* [SHORT EXERCISE]
Give the data a second time, exactly and in full.

* [DATA RECORDS]
════════

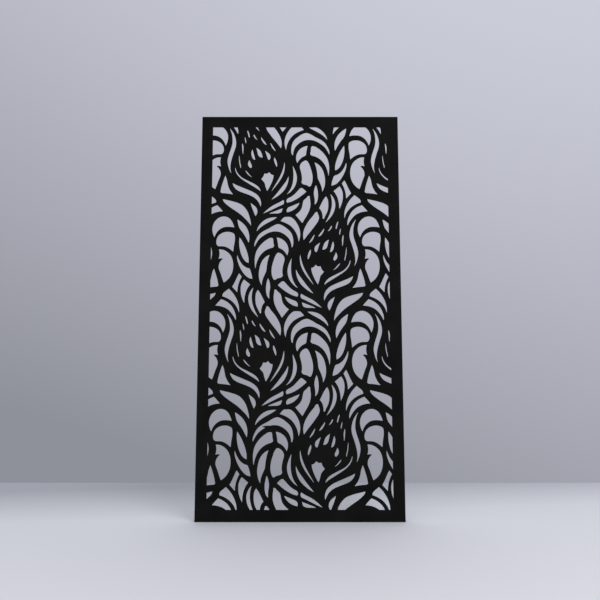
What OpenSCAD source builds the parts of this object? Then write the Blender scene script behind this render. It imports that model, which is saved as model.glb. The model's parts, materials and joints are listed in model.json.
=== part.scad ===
/* [Screen] */
// Overall width of the screen, mm
screen_w = 900; // [600:10:1000]
// Overall height of the screen, mm
screen_h = 1800; // [1200:10:2000]
// Thickness of the laser-cut sheet, mm
sheet_t = 3; // [2:0.5:5]
// Plain margin left round the cut pattern, mm
border_w = 50; // [40:1:90]

/* [Pattern] */
// Sideways repeat of the feather pattern, mm
repeat_w = 656; // [600:2:820]
// Metal left along the openings beyond their drawn outlines, mm
web_add = 1.0; // [0:0.1:1.5]
// Inside radius of the cut corners, mm
cut_corner_r = 0.8; // [0.4:0.1:2]
// Narrowest sliver of an opening kept where the margin crops the pattern, mm
crop_min = 5; // [4:0.5:8]

/* [Rear frame] */
// Outer size of the square tube, mm
tube_a = 25; // [20:1:40]
// Wall thickness of the tube, mm
tube_t = 2; // [1.5:0.1:3]
// Outer corner radius of the tube, mm
tube_r = 1; // [0.6:0.1:3]
// Leg of the weld beads, mm
weld_a = 4; // [3:0.5:5]
// Length of one stitch weld, mm
stitch_l = 25; // [15:1:40]
// Stitch welds along each stile
stitch_n_h = 7; // [4:1:10]
// Stitch welds along each rail
stitch_n_w = 4; // [2:1:6]

/* [Wall fixing] */
// Distance of the threaded inserts from the screen's top and foot, mm
insert_inset = 150; // [50:5:400]
// Thread size of the inserts, mm
insert_thread = 8; // [6:1:8]
// Diameter of the two drain holes under the bottom rail, mm
drain_d = 6; // [4:1:10]
// Distance of the drain holes from the screen's sides, mm
drain_inset = 75; // [40:5:250]

/* [Hidden] */

// The frame of reference: X across the screen, +Y to its back, Z up; origin under its middle
depth = sheet_t + tube_a;
face_y = -depth / 2;
joint_y = face_y + sheet_t;
back_y = depth / 2;

// The pattern is a peacock feather that comes back every drawn_w sideways, and glide_h further up
// turned over left for right about mirror_x. Its outlines are drawn in millimetres at a repeat of
// drawn_w, with [drawn_middle, drawn_foot] on the middle of the screen's foot.
drawn_w = 656;
drawn_middle = 450;
drawn_foot = -1.3;
glide_h = 428.3;
mirror_x = 415;
chord_error = 0.2;

// In an outline, [x, z] lies on a smooth run and [x, z, 1] is a corner.
// The eye: the notched drop, and the five drops that ring it
EYE = [
    [[499, 238, 1], [506, 239.5], [512, 243], [517, 248.5], [521, 253.5, 1], [526, 247.5], [534, 245],
     [543, 246.5, 1], [545.5, 238], [550, 229], [558.5, 219.5, 1], [551, 210.5], [543, 201],
     [537, 180], [530, 160.5, 1], [519, 178], [510, 197], [502.5, 217]],
    [[497, 323, 1], [500, 313], [497, 296], [491, 282], [486, 275.5], [483.5, 284], [486.5, 302],
     [491.5, 314]],
    [[541.5, 354.5, 1], [529, 346], [517, 334.5], [514, 322], [516.5, 312], [522.5, 307.5], [529, 317],
     [534, 332]],
    [[581, 368, 1], [570, 361.5], [560, 351.5], [554, 336], [549, 319.5, 1], [560.5, 320],
     [570.5, 328], [576.5, 347]],
    [[598, 361, 1], [592.5, 343], [588, 328], [583.5, 308.5, 1], [590, 309], [597, 315], [602, 327],
     [604, 341], [602, 352]],
    [[611.5, 310.5, 1], [605.5, 296], [599, 280], [600.5, 272], [605, 269], [611.5, 273.5],
     [617.5, 282.5], [618.5, 293], [616, 302]],
];
// The halo: the narrow slits that fan out over the eye
HALO = [
    [[489, 347.5, 1], [499.5, 354.5], [509.5, 367.5], [514.5, 379.5], [517, 392, 1], [511.5, 387],
     [504.5, 376], [495.5, 362]],
    [[530.5, 379, 1], [537.5, 380], [546.5, 386.5], [553.5, 397], [559.5, 411], [558.5, 419.5, 1],
     [550.5, 408], [540.5, 395]],
    [[572.5, 402.5, 1], [584, 407.5], [591, 416], [595, 432, 1], [589, 428], [582.5, 416]],
    [[610, 417], [613, 413], [616, 416.5], [619.5, 430], [623.5, 446], [622, 452, 1], [615.5, 442],
     [611.5, 428]],
    [[629, 384, 1], [632, 395], [634.5, 408], [634, 421, 1], [629, 410], [626.5, 401], [626, 393]],
    [[642, 336.5], [644, 343], [646, 365], [647, 382], [645, 390.5, 1], [640.5, 380], [638, 366],
     [639, 348]],
    [[649.5, 269.5], [654.5, 279], [659, 299], [660.5, 320], [659, 336, 1], [655, 316], [652.5, 295],
     [648.5, 275]],
];
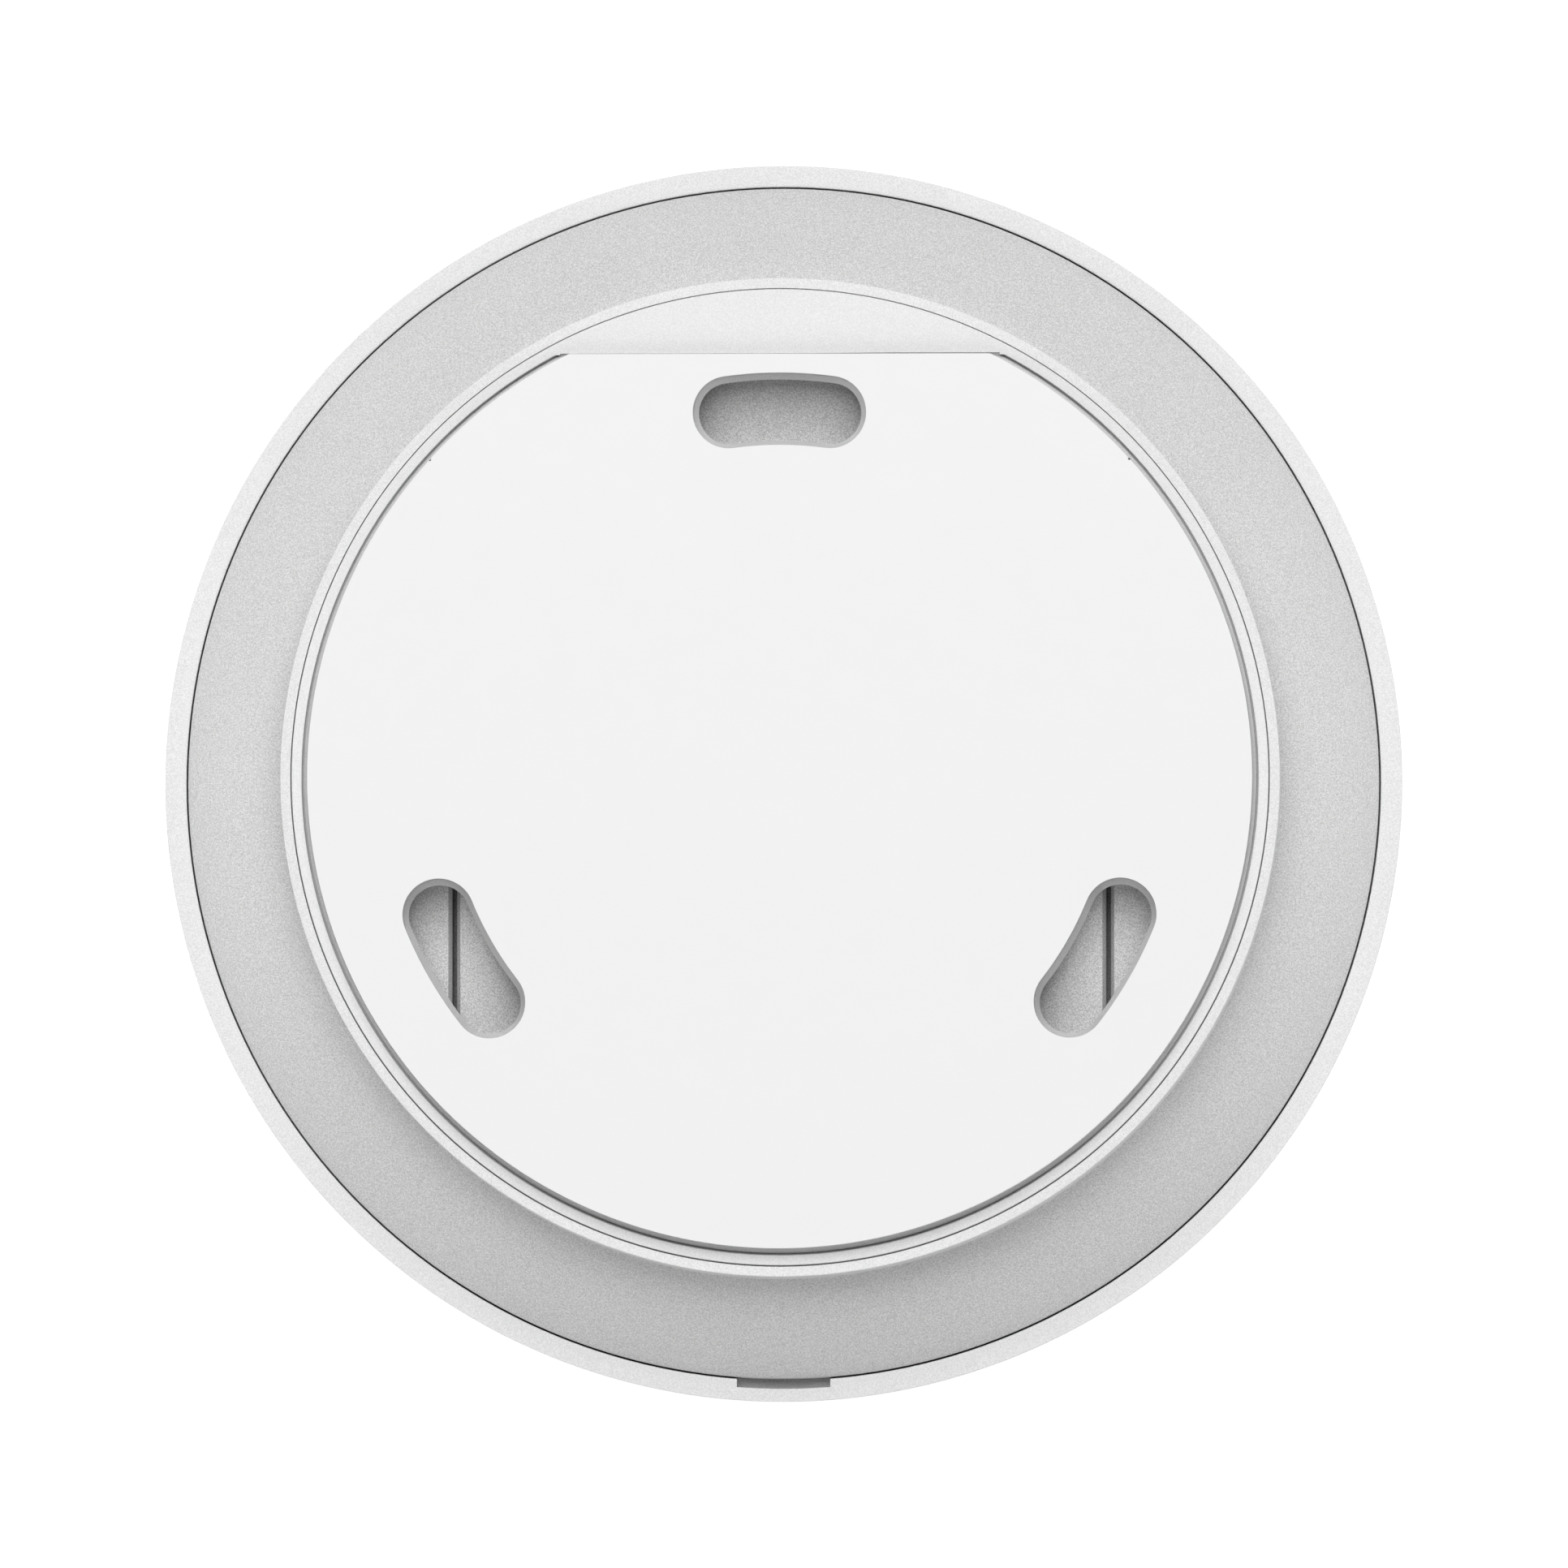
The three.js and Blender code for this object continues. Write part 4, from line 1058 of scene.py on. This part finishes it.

════════

* [CORRECT RESPONSE]
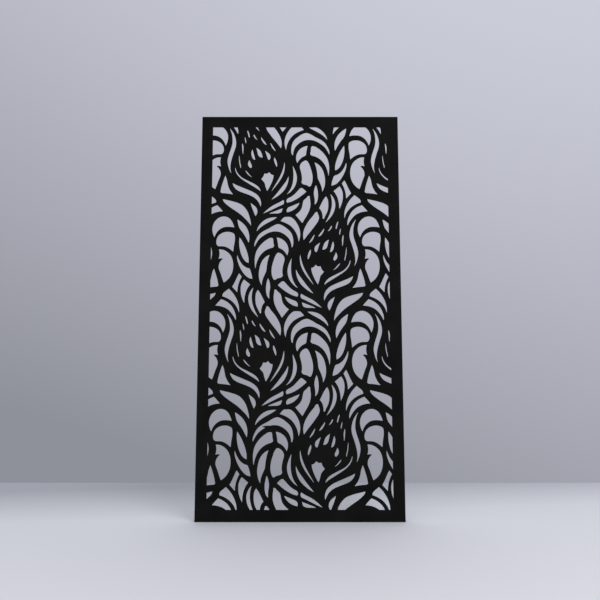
What OpenSCAD source builds the parts of this object? Then write the Blender scene script behind this render. It imports that model, which is saved as model.glb. The model's parts, materials and joints are listed in model.json.
=== part.scad ===
/* [Screen] */
// Overall width of the screen, mm
screen_w = 900; // [600:10:1000]
// Overall height of the screen, mm
screen_h = 1800; // [1200:10:2000]
// Thickness of the laser-cut sheet, mm
sheet_t = 3; // [2:0.5:5]
// Plain margin left round the cut pattern, mm
border_w = 50; // [40:1:90]

/* [Pattern] */
// Sideways repeat of the feather pattern, mm
repeat_w = 656; // [600:2:820]
// Metal left along the openings beyond their drawn outlines, mm
web_add = 1.0; // [0:0.1:1.5]
// Inside radius of the cut corners, mm
cut_corner_r = 0.8; // [0.4:0.1:2]
// Narrowest sliver of an opening kept where the margin crops the pattern, mm
crop_min = 5; // [4:0.5:8]

/* [Rear frame] */
// Outer size of the square tube, mm
tube_a = 25; // [20:1:40]
// Wall thickness of the tube, mm
tube_t = 2; // [1.5:0.1:3]
// Outer corner radius of the tube, mm
tube_r = 1; // [0.6:0.1:3]
// Leg of the weld beads, mm
weld_a = 4; // [3:0.5:5]
// Length of one stitch weld, mm
stitch_l = 25; // [15:1:40]
// Stitch welds along each stile
stitch_n_h = 7; // [4:1:10]
// Stitch welds along each rail
stitch_n_w = 4; // [2:1:6]

/* [Wall fixing] */
// Distance of the threaded inserts from the screen's top and foot, mm
insert_inset = 150; // [50:5:400]
// Thread size of the inserts, mm
insert_thread = 8; // [6:1:8]
// Diameter of the two drain holes under the bottom rail, mm
drain_d = 6; // [4:1:10]
// Distance of the drain holes from the screen's sides, mm
drain_inset = 75; // [40:5:250]

/* [Hidden] */

// The frame of reference: X across the screen, +Y to its back, Z up; origin under its middle
depth = sheet_t + tube_a;
face_y = -depth / 2;
joint_y = face_y + sheet_t;
back_y = depth / 2;

// The pattern is a peacock feather that comes back every drawn_w sideways, and glide_h further up
// turned over left for right about mirror_x. Its outlines are drawn in millimetres at a repeat of
// drawn_w, with [drawn_middle, drawn_foot] on the middle of the screen's foot.
drawn_w = 656;
drawn_middle = 450;
drawn_foot = -1.3;
glide_h = 428.3;
mirror_x = 415;
chord_error = 0.2;

// In an outline, [x, z] lies on a smooth run and [x, z, 1] is a corner.
// The eye: the notched drop, and the five drops that ring it
EYE = [
    [[499, 238, 1], [506, 239.5], [512, 243], [517, 248.5], [521, 253.5, 1], [526, 247.5], [534, 245],
     [543, 246.5, 1], [545.5, 238], [550, 229], [558.5, 219.5, 1], [551, 210.5], [543, 201],
     [537, 180], [530, 160.5, 1], [519, 178], [510, 197], [502.5, 217]],
    [[497, 323, 1], [500, 313], [497, 296], [491, 282], [486, 275.5], [483.5, 284], [486.5, 302],
     [491.5, 314]],
    [[541.5, 354.5, 1], [529, 346], [517, 334.5], [514, 322], [516.5, 312], [522.5, 307.5], [529, 317],
     [534, 332]],
    [[581, 368, 1], [570, 361.5], [560, 351.5], [554, 336], [549, 319.5, 1], [560.5, 320],
     [570.5, 328], [576.5, 347]],
    [[598, 361, 1], [592.5, 343], [588, 328], [583.5, 308.5, 1], [590, 309], [597, 315], [602, 327],
     [604, 341], [602, 352]],
    [[611.5, 310.5, 1], [605.5, 296], [599, 280], [600.5, 272], [605, 269], [611.5, 273.5],
     [617.5, 282.5], [618.5, 293], [616, 302]],
];
// The halo: the narrow slits that fan out over the eye
HALO = [
    [[489, 347.5, 1], [499.5, 354.5], [509.5, 367.5], [514.5, 379.5], [517, 392, 1], [511.5, 387],
     [504.5, 376], [495.5, 362]],
    [[530.5, 379, 1], [537.5, 380], [546.5, 386.5], [553.5, 397], [559.5, 411], [558.5, 419.5, 1],
     [550.5, 408], [540.5, 395]],
    [[572.5, 402.5, 1], [584, 407.5], [591, 416], [595, 432, 1], [589, 428], [582.5, 416]],
    [[610, 417], [613, 413], [616, 416.5], [619.5, 430], [623.5, 446], [622, 452, 1], [615.5, 442],
     [611.5, 428]],
    [[629, 384, 1], [632, 395], [634.5, 408], [634, 421, 1], [629, 410], [626.5, 401], [626, 393]],
    [[642, 336.5], [644, 343], [646, 365], [647, 382], [645, 390.5, 1], [640.5, 380], [638, 366],
     [639, 348]],
    [[649.5, 269.5], [654.5, 279], [659, 299], [660.5, 320], [659, 336, 1], [655, 316], [652.5, 295],
     [648.5, 275]],
];
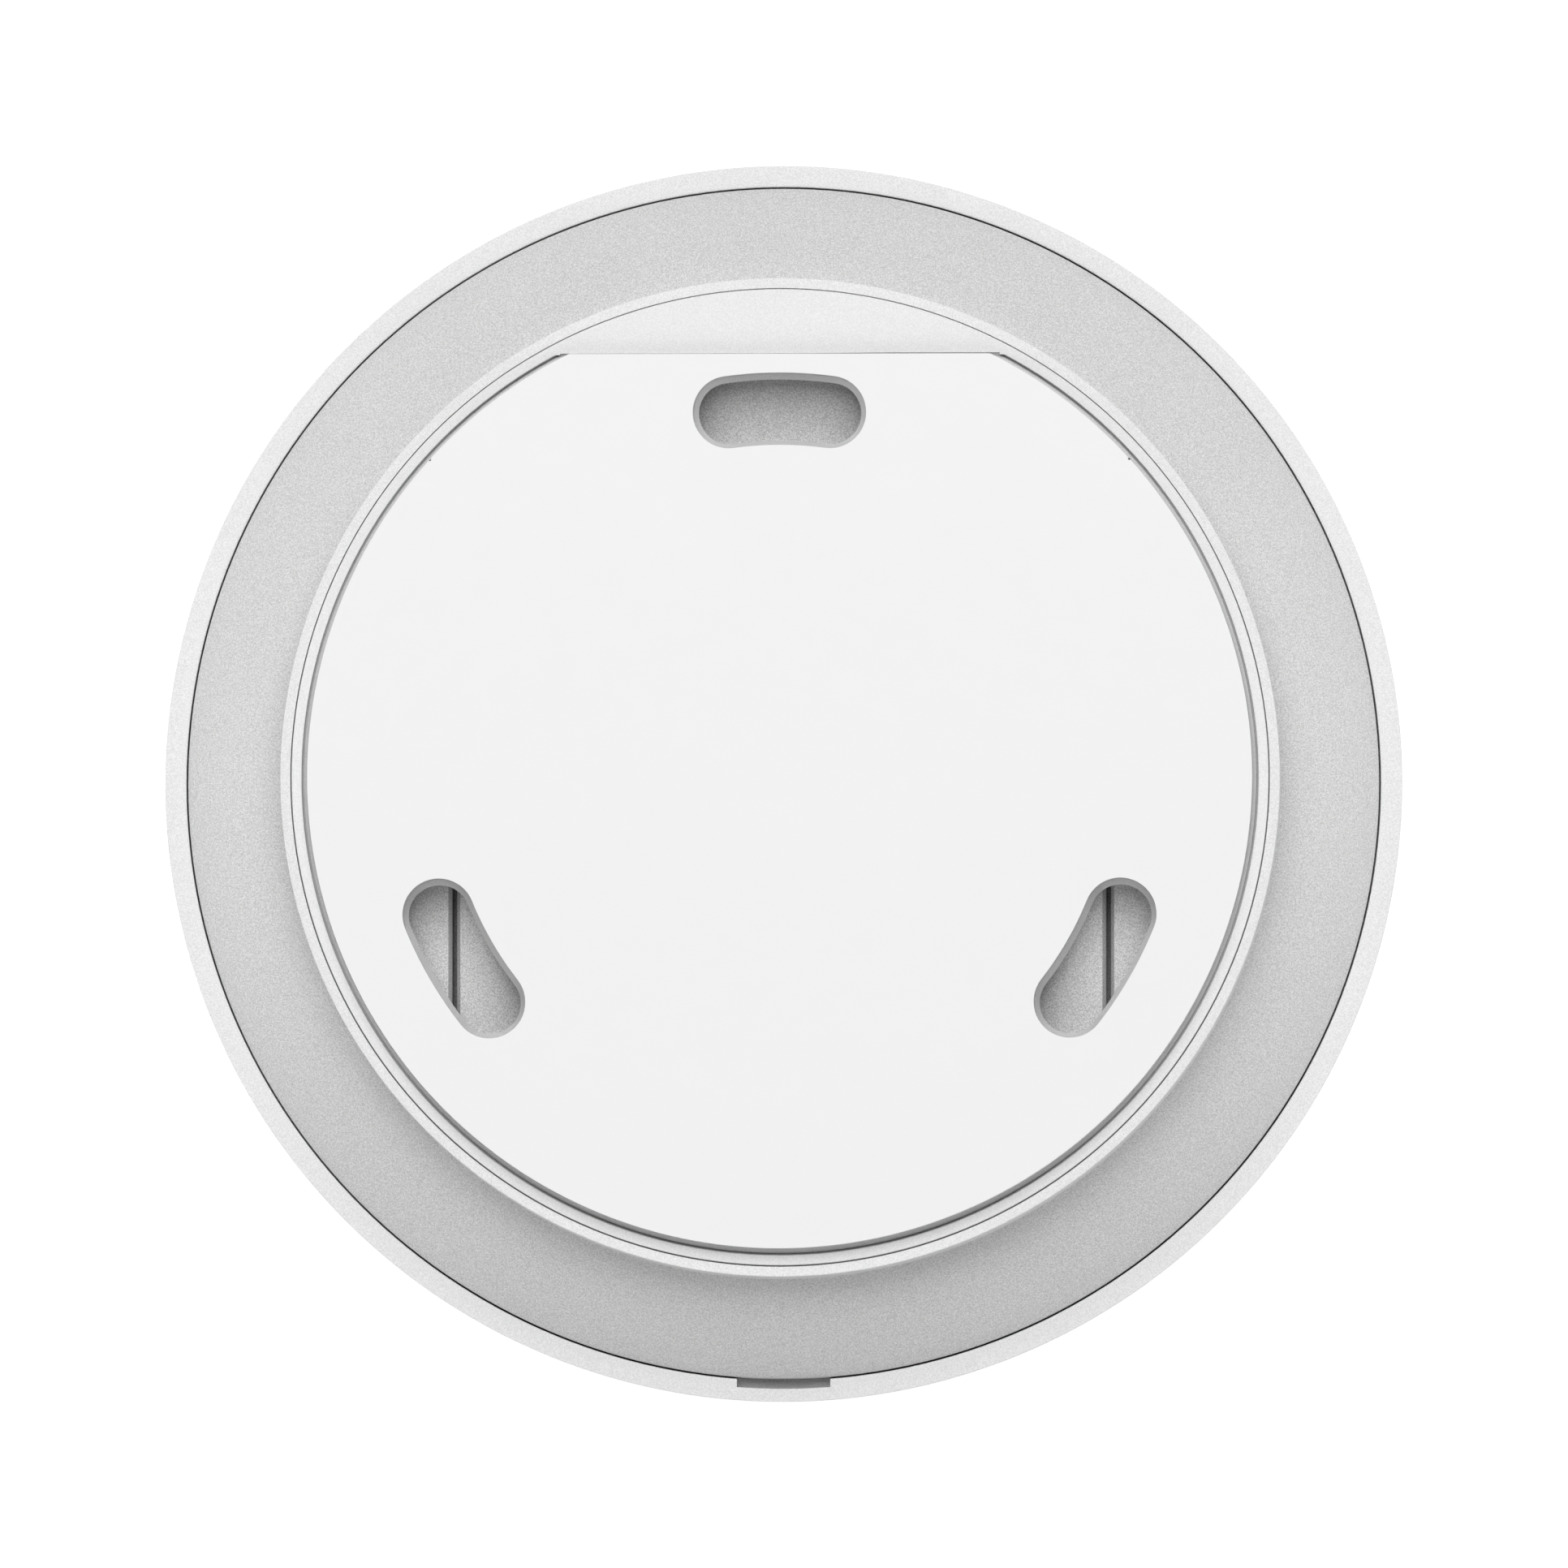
The three.js and Blender code for this object continues. Write part 4, from line 1058 of scene.py on. This part finishes it.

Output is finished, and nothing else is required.